Net income was $12.0 million for the nine months ended March 31, 2007, or $1.18 per fully diluted limited partner unit, compared to net income of $2.8 million, or $0.29 per fully diluted limited partner unit, for the nine months ended March 31, 2006. The $6.0 million of increased operating income for the nine months ended March 31, 2007 was offset by $3.3 million of higher interest expense, resulting from higher debt balances incurred to finance the fleet expansion over the past year. Additionally, the prior year period was adversely affected by a $6.9 million loss on reduction of debt related to retirement of the Company's Title XI bonds in November 2005, and net income was therefore abnormally low.

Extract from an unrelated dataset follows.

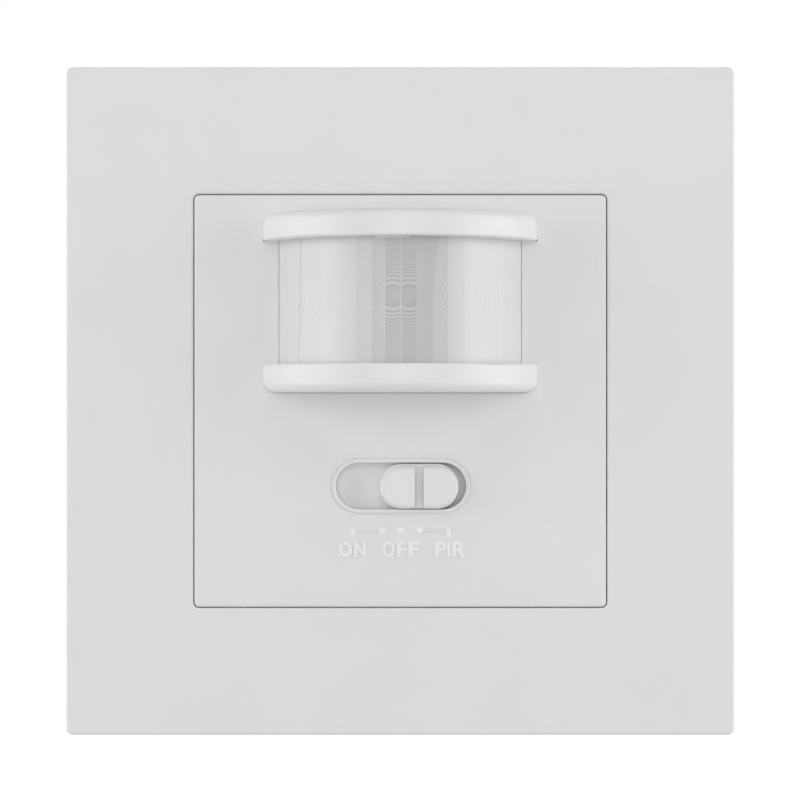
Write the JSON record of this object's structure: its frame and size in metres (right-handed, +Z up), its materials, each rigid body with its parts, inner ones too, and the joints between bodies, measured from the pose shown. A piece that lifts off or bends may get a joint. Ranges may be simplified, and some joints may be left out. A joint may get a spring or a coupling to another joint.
{
  "type": "pir motion sensor",
  "caption": "Flush-mounted wall switch with a motion sensor: square frame and plate, curved lens under two visors, slide knob, steel strap with claws, and a rear housing with terminals.",
  "frame": {"origin": "centre of the line between the two box screws, on the wall plane", "axes": "+Z up, the wall is the plane Y = 0, the front faces -Y and the box in the wall is at +Y"},
  "size_m": [0.081, 0.0513, 0.081],
  "materials": {
    "faceplate_white": "fine satin moulded surface",
    "head_white": "smooth moulded gloss",
    "knob_white": "smooth moulded gloss",
    "lens_milky": "translucent milky lens sheet with fine rings",
    "chassis_grey": "plain moulded plastic",
    "housing_white": "plain moulded plastic",
    "zinc_steel": "zinc-plated sheet steel",
    "screw_steel": "zinc-plated screws",
    "brass": "bright brass",
    "tinned_copper": "tin-plated contacts and leads",
    "board_green": "green solder mask",
    "chip_black": "moulded epoxy",
    "can_metal": "drawn metal can",
    "filter_dark": "dark infrared window",
    "clear_epoxy": "clear moulded epoxy",
    "relay_black": "sealed plastic case",
    "capacitor_yellow": "moulded box",
    "capacitor_sleeve": "shrunk sleeve",
    "varistor_blue": "dipped coating",
    "fuse_grey": "ceramic body",
    "trimmer_blue": "moulded plastic",
    "rotor_white": "moulded plastic",
    "switch_black": "moulded plastic",
    "terminal_green": "moulded plastic"
  },
  "bodies": {
    "base": {"outer_frame": "faceplate_white", "chassis": "chassis_grey", "housing_screws": "screw_steel", "mounting_strap": "zinc_steel", "claw_pins": "screw_steel", "rear_housing": "housing_white", "sensor_board": "board_green", "sensor_board_screws": "screw_steel", "pyro_seat": "switch_black", "pyro_can": "can_metal", "pyro_window": "filter_dark", "pyro_legs": "tinned_copper", "light_sensor": "clear_epoxy", "light_sensor_legs": "tinned_copper", "slide_switch_case": "can_metal", "slide_switch_base": "switch_black", "time_trimmer_base": "trimmer_blue", "lux_trimmer_base": "trimmer_blue", "controller_chip": "chip_black", "controller_leads": "tinned_copper", "chip_parts": "chip_black", "power_board": "board_green", "power_board_screws": "screw_steel", "relay": "relay_black", "film_capacitor": "capacitor_yellow", "smoothing_capacitor": "capacitor_sleeve", "varistor": "varistor_blue", "fuse": "fuse_grey", "rectifier_diodes": "chip_black", "board_link_pins": "tinned_copper", "board_link_headers": "switch_black", "terminal_block": "terminal_green", "terminal_bars": "tinned_copper"},
    "cover": {"cover_plate": "faceplate_white", "sensor_head": "head_white", "fresnel_lens": "lens_milky", "lens_retainer": "chassis_grey"},
    "knob": {"switch_knob": "knob_white"},
    "switch_lever": {"slide_switch_lever": "switch_black", "switch_contact": "brass"},
    "time_trimmer": {"time_trimmer_rotor": "rotor_white"},
    "lux_trimmer": {"lux_trimmer_rotor": "rotor_white"},
    "left_claw": {"claw_left": "zinc_steel"},
    "right_claw": {"claw_right": "zinc_steel"},
    "left_claw_screw": {"claw_screw_left": "screw_steel"},
    "right_claw_screw": {"claw_screw_right": "screw_steel"},
    "terminal_1_cage": {"terminal_cage_1": "brass"},
    "terminal_1_screw": {"terminal_screw_1": "screw_steel"},
    "terminal_2_cage": {"terminal_cage_2": "brass"},
    "terminal_2_screw": {"terminal_screw_2": "screw_steel"},
    "terminal_3_cage": {"terminal_cage_3": "brass"},
    "terminal_3_screw": {"terminal_screw_3": "screw_steel"}
  },
  "joints": [
    {"name": "cover_pull", "type": "slide", "parent": "base", "child": "cover", "axis": [0, -1, 0], "range_m": [0, 0.02]},
    {"name": "knob_slide", "type": "slide", "parent": "cover", "child": "knob", "axis": [1, 0, 0], "range_m": [-0.0046, 0]},
    {"name": "switch_lever_slide", "type": "slide", "parent": "base", "child": "switch_lever", "axis": [1, 0, 0], "range_m": [-0.0046, 0]},
    {"name": "time_trimmer_turn", "type": "hinge", "parent": "base", "child": "time_trimmer", "pos_m": [-0.0104, 0, -0.01035], "axis": [0, 1, 0], "range_deg": [-135, 135]},
    {"name": "lux_trimmer_turn", "type": "hinge", "parent": "base", "child": "lux_trimmer", "pos_m": [0.0104, 0, -0.01035], "axis": [0, 1, 0], "range_deg": [-135, 135]},
    {"name": "claw_left_swing", "type": "hinge", "parent": "base", "child": "left_claw", "pos_m": [-0.0186, 0.0022, 0], "axis": [0, 0, 1], "range_deg": [0, 14]},
    {"name": "claw_screw_left_turn", "type": "hinge", "parent": "base", "child": "left_claw_screw", "pos_m": [-0.0238, 0, 0], "axis": [0, 1, 0], "range_deg": [0, 720]},
    {"name": "claw_right_swing", "type": "hinge", "parent": "base", "child": "right_claw", "pos_m": [0.0186, 0.0022, 0], "axis": [0, 0, -1], "range_deg": [0, 14]},
    {"name": "claw_screw_right_turn", "type": "hinge", "parent": "base", "child": "right_claw_screw", "pos_m": [0.0238, 0, 0], "axis": [0, 1, 0], "range_deg": [0, 720]},
    {"name": "terminal_screw_1_turn", "type": "hinge", "parent": "base", "child": "terminal_1_screw", "pos_m": [-0.006, 0.026, -0.0162], "axis": [0, -1, 0], "range_deg": [0, 1152]},
    {"name": "terminal_cage_1_slide", "type": "slide", "parent": "base", "child": "terminal_1_cage", "axis": [0, 1, 0], "range_m": [0, 0.0016]},
    {"name": "terminal_screw_2_turn", "type": "hinge", "parent": "base", "child": "terminal_2_screw", "pos_m": [0, 0.026, -0.0162], "axis": [0, -1, 0], "range_deg": [0, 1152]},
    {"name": "terminal_cage_2_slide", "type": "slide", "parent": "base", "child": "terminal_2_cage", "axis": [0, 1, 0], "range_m": [0, 0.0016]},
    {"name": "terminal_screw_3_turn", "type": "hinge", "parent": "base", "child": "terminal_3_screw", "pos_m": [0.006, 0.026, -0.0162], "axis": [0, -1, 0], "range_deg": [0, 1152]},
    {"name": "terminal_cage_3_slide", "type": "slide", "parent": "base", "child": "terminal_3_cage", "axis": [0, 1, 0], "range_m": [0, 0.0016]}
  ],
  "couplings": [
    {"joint": "switch_lever_slide", "follows": "knob_slide", "ratio": 1},
    {"joint": "claw_screw_left_turn", "follows": "claw_left_swing", "ratio": 51.42},
    {"joint": "claw_screw_right_turn", "follows": "claw_right_swing", "ratio": 51.42},
    {"joint": "terminal_screw_1_turn", "follows": "terminal_cage_1_slide", "rad_per_m": 12566},
    {"joint": "terminal_screw_2_turn", "follows": "terminal_cage_2_slide", "rad_per_m": 12566},
    {"joint": "terminal_screw_3_turn", "follows": "terminal_cage_3_slide", "rad_per_m": 12566}
  ]
}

President and CEO Timothy J. Casey said "Our operating results for the fiscal 2007 third quarter were strong, with operating income, EBITDA, and net income per unit all significantly higher than last year. We expect our results to be strengthened further by our ongoing fleet expansion. We took delivery of another new 28,000 barrel tank barge in January, and a 100,000 barrel tank barge in March. In April, we purchased two additional tugboats, bringing the total to five acquired tugs this fiscal year, as part of a program to reduce operating costs and improve efficiency. We have seven additional tank barges under construction which are scheduled for delivery at intervals of every few months between now and the end of calendar 2008. In light of our results and expectations, our Board of Directors, as reported above, approved a two cent per unit increase in our quarterly distribution. At our current annualized rate of $2.72 per unit, K-Sea's distribution is over 13% higher than at this time last year. We remain optimistic about continuing our growth for the balance of this year and in fiscal 2008."